## Task instructions
Write out exactly the lines from the line with "bottom_panel();" through the line with "obj.data.transform(world)", both ends included, and no other line.

## Data extract
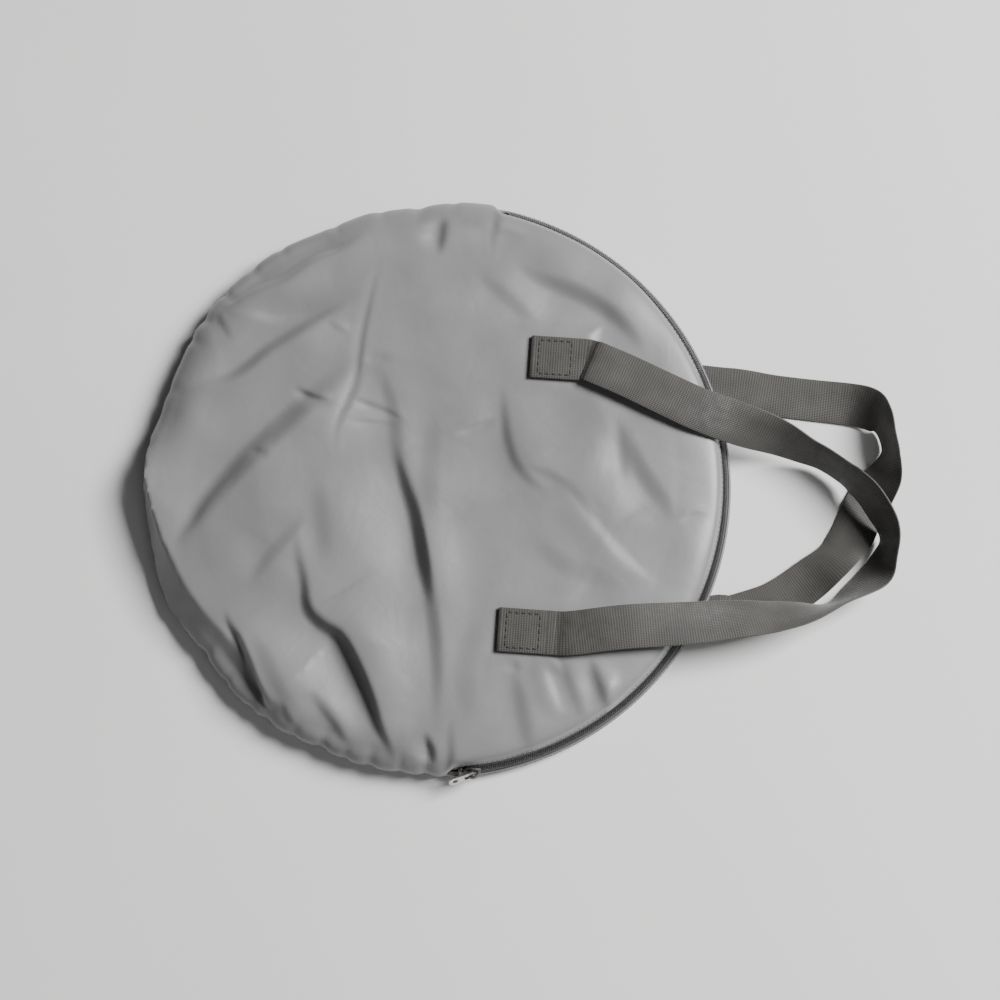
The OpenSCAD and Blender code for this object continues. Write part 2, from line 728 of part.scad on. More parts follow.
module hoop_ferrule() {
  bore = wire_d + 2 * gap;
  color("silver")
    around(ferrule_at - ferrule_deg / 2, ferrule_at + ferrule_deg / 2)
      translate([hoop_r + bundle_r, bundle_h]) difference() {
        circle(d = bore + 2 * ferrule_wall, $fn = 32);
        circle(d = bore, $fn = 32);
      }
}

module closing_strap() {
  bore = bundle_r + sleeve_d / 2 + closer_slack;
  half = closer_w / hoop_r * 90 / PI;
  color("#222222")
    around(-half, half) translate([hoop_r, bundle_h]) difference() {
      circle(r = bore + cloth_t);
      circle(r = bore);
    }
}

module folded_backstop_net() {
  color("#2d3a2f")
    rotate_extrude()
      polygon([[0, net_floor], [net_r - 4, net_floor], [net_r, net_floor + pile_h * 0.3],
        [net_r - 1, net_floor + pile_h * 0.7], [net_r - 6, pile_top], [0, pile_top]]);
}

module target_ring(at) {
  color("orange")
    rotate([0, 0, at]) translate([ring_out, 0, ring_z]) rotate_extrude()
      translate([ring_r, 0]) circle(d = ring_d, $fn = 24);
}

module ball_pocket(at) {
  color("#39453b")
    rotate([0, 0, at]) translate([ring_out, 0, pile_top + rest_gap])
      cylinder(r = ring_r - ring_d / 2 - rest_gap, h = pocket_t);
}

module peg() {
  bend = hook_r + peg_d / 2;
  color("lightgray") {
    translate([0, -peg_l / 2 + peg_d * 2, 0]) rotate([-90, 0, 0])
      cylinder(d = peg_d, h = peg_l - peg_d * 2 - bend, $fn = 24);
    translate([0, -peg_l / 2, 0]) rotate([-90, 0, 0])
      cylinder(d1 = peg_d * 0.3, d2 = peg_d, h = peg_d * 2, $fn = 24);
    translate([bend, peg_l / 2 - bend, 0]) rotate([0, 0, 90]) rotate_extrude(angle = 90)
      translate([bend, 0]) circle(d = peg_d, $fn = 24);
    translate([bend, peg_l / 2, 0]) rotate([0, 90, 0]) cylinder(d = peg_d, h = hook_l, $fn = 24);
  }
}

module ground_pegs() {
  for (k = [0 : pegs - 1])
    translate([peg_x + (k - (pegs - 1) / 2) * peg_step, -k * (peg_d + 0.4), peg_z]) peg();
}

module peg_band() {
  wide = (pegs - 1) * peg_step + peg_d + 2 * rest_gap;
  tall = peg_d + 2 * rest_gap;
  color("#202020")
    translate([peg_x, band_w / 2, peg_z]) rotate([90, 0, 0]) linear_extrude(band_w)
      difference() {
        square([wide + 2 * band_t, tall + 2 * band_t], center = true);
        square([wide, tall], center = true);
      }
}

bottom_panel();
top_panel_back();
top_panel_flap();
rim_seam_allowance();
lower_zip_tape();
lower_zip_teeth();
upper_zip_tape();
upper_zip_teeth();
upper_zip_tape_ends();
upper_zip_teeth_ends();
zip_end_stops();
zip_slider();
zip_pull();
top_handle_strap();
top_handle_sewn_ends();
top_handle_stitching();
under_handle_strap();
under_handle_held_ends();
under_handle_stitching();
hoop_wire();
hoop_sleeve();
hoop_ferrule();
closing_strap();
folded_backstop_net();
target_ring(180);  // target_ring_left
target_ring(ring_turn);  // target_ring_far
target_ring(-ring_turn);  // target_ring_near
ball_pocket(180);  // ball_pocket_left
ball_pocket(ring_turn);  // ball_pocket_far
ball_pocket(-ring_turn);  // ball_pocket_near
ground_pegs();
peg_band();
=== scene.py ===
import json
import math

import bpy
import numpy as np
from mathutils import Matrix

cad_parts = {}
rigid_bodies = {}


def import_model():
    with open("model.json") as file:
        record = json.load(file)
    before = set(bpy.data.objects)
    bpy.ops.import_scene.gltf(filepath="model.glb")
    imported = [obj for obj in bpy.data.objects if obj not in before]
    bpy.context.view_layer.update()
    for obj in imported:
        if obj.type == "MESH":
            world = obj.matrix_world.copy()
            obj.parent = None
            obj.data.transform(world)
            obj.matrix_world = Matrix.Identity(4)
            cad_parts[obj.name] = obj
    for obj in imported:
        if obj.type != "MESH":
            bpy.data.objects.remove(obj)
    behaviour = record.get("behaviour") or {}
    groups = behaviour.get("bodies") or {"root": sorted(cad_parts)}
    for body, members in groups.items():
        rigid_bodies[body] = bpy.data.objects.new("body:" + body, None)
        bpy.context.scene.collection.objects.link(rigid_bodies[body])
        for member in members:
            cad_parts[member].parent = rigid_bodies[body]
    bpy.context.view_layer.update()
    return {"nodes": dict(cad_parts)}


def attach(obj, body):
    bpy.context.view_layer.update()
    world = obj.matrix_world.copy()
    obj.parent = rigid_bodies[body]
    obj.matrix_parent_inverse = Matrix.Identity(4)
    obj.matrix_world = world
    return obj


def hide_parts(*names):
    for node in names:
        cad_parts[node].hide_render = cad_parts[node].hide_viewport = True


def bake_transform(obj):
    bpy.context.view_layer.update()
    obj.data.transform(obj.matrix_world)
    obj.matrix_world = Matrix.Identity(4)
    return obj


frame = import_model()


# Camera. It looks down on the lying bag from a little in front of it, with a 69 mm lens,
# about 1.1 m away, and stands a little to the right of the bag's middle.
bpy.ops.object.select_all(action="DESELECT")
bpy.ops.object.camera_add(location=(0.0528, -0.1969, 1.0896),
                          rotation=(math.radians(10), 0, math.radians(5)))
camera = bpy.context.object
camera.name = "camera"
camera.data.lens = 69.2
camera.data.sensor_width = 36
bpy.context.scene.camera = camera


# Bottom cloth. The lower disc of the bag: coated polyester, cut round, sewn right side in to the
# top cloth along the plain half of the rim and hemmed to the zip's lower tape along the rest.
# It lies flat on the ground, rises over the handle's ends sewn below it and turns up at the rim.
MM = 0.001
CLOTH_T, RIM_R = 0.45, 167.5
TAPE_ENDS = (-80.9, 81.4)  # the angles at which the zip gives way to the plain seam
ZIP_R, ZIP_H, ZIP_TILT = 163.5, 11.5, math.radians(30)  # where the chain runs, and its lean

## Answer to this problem
bottom_panel();
top_panel_back();
top_panel_flap();
rim_seam_allowance();
lower_zip_tape();
lower_zip_teeth();
upper_zip_tape();
upper_zip_teeth();
upper_zip_tape_ends();
upper_zip_teeth_ends();
zip_end_stops();
zip_slider();
zip_pull();
top_handle_strap();
top_handle_sewn_ends();
top_handle_stitching();
under_handle_strap();
under_handle_held_ends();
under_handle_stitching();
hoop_wire();
hoop_sleeve();
hoop_ferrule();
closing_strap();
folded_backstop_net();
target_ring(180);  // target_ring_left
target_ring(ring_turn);  // target_ring_far
target_ring(-ring_turn);  // target_ring_near
ball_pocket(180);  // ball_pocket_left
ball_pocket(ring_turn);  // ball_pocket_far
ball_pocket(-ring_turn);  // ball_pocket_near
ground_pegs();
peg_band();
=== scene.py ===
import json
import math

import bpy
import numpy as np
from mathutils import Matrix

cad_parts = {}
rigid_bodies = {}


def import_model():
    with open("model.json") as file:
        record = json.load(file)
    before = set(bpy.data.objects)
    bpy.ops.import_scene.gltf(filepath="model.glb")
    imported = [obj for obj in bpy.data.objects if obj not in before]
    bpy.context.view_layer.update()
    for obj in imported:
        if obj.type == "MESH":
            world = obj.matrix_world.copy()
            obj.parent = None
            obj.data.transform(world)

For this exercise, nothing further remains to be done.